» **Goal**
Print verbatim the lines of the entries from the one containing "Turn this picture" to the last, inclusive, and no others.

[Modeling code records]
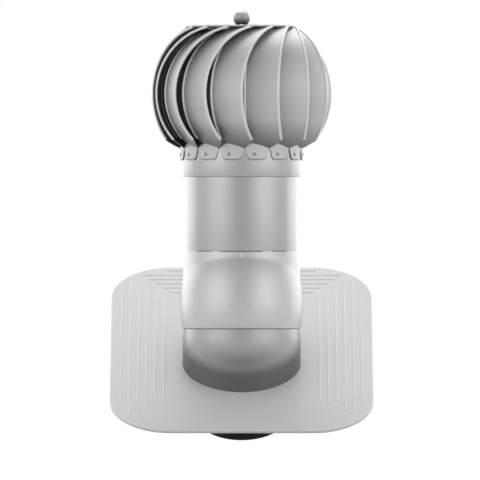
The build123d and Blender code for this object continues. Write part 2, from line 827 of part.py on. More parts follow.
with BuildPart() as foot_tab:
    with BuildSketch(radial_plane(0, tab_azimuth, 0)):
        with BuildLine():
            Polyline(
                (-tab_half_width, tab_notch_z),
                (-tab_foot_half, tab_foot_z),
                (tab_foot_half, tab_foot_z),
                (tab_half_width, tab_notch_z),
                (tab_peak_x, tab_peak_z),
                close=True,
            )
        make_face()
        fillet(vertices().group_by(Axis.Y)[0], tab_corner_r)
    extrude(amount=collar_r + trim_margin)
    with BuildSketch(level(tab_foot_z)):
        Circle(collar_r + tab_gap + vane_sheet_t)
        Circle(collar_r + tab_gap, mode=Mode.SUBTRACT)
    extrude(amount=2 * (tab_peak_z - tab_foot_z), mode=Mode.INTERSECT)

with BuildPart() as vane_reference:
    add(vane_blank.part)
    add(foot_tab.part)
    with Locations(radial_plane(collar_r, tab_rivet_azimuth, tab_rivet_z)):
        Cylinder(rivet_r + rivet_gap, cut_reach, mode=Mode.SUBTRACT)

for number in range(vane_count):
    with BuildPart() as vane:
        add(vane_reference.part.rotate(pipe_axis, number * full_turn / vane_count))
    finish(vane, f"vane_{number + 1:02d}")
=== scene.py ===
# %% [markdown]
# # Dressing a rotating chimney cowl
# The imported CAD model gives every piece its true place. This lesson builds smooth, finely
# divided meshes over the pieces that show, and gives each one a finish made of nodes.
# Everything is in metres, and each piece sits exactly where its CAD node is.

# %% Load the frame
import json
import math
import bmesh
import bpy
from mathutils import Matrix, Vector


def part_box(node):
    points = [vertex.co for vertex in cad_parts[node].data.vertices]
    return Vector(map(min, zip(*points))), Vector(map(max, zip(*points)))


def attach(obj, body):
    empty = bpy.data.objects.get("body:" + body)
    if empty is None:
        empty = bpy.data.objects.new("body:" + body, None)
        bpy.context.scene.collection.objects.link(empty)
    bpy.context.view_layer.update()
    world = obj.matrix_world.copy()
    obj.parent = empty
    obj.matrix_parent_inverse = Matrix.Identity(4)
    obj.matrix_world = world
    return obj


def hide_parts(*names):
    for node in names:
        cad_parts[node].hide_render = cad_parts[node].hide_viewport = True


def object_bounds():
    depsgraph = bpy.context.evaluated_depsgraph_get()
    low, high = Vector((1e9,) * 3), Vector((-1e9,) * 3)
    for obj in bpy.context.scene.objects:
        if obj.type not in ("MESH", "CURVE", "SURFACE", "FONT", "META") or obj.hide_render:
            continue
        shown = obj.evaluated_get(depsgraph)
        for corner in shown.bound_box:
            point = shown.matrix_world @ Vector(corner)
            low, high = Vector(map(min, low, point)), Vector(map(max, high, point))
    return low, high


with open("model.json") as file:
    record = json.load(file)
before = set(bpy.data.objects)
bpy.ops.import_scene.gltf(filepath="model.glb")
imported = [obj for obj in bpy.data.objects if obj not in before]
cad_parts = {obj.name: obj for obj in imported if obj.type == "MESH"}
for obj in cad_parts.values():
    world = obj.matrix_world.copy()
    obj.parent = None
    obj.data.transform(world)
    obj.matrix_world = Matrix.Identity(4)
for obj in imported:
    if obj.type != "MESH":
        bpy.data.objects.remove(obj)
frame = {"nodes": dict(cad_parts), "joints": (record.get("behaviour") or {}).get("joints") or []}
nodes = frame["nodes"]
cad_box = [list(corner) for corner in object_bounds()]
print("CAD box", cad_box)

# %% [markdown]
# ## Sizes
# The two joints tell where the dome's centre and the pipe's axis are, and the CAD nodes'
# boxes give the heights, so both follow the frame. The rest are the object's own sizes.

# %% Places and sizes
MM = 0.001
joints = {joint["name"]: joint for joint in frame["joints"]}
dome_centre = Vector(joints["pitch_tilt"]["pos_m"])
pipe_y = joints["rotor_spin"]["pos_m"][1]
pitch = math.radians(30)
roof_normal = Vector((0, -math.sin(pitch), math.cos(pitch)))
uphill = Vector((0, math.cos(pitch), math.sin(pitch)))
across = Vector((1, 0, 0))
upward = Vector((0, 0, 1))
origin = Vector((0, 0, 0))
pipe_r = 75.0 * MM
pipe_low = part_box("stack_pipe")[0].z
pipe_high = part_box("stack_pipe")[1].z
socket_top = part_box("hood")[1].z
hood_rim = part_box("hood")[0].z
collar_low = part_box("collar_ring")[0].z
collar_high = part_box("collar_ring")[1].z
disc_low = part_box("top_disc")[0].z
disc_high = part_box("top_disc")[1].z
knob_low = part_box("ball_knob")[0].z
print("pipe axis at y =", round(pipe_y, 4), "dome centre", dome_centre)

# %% [markdown]
# ## Shader arithmetic
# A finish is a small sum over a surface: a tone, times a fade, times a mark. Node by node such
# a sum is hard to read. So a socket is wrapped in a class whose operators each add one Math
# node, and `1 - mask` reads as it would on paper. Any other node comes from one method.

# %% A value that varies over a surface


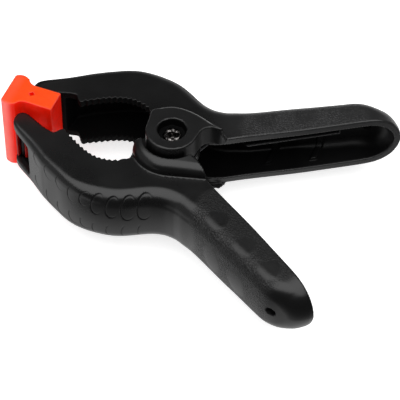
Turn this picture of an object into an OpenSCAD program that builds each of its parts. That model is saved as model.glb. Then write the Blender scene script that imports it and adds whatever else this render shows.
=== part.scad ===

» **Final result**
Turn this picture of an object into an OpenSCAD program that builds each of its parts. That model is saved as model.glb. Then write the Blender scene script that imports it and adds whatever else this render shows.
=== part.scad ===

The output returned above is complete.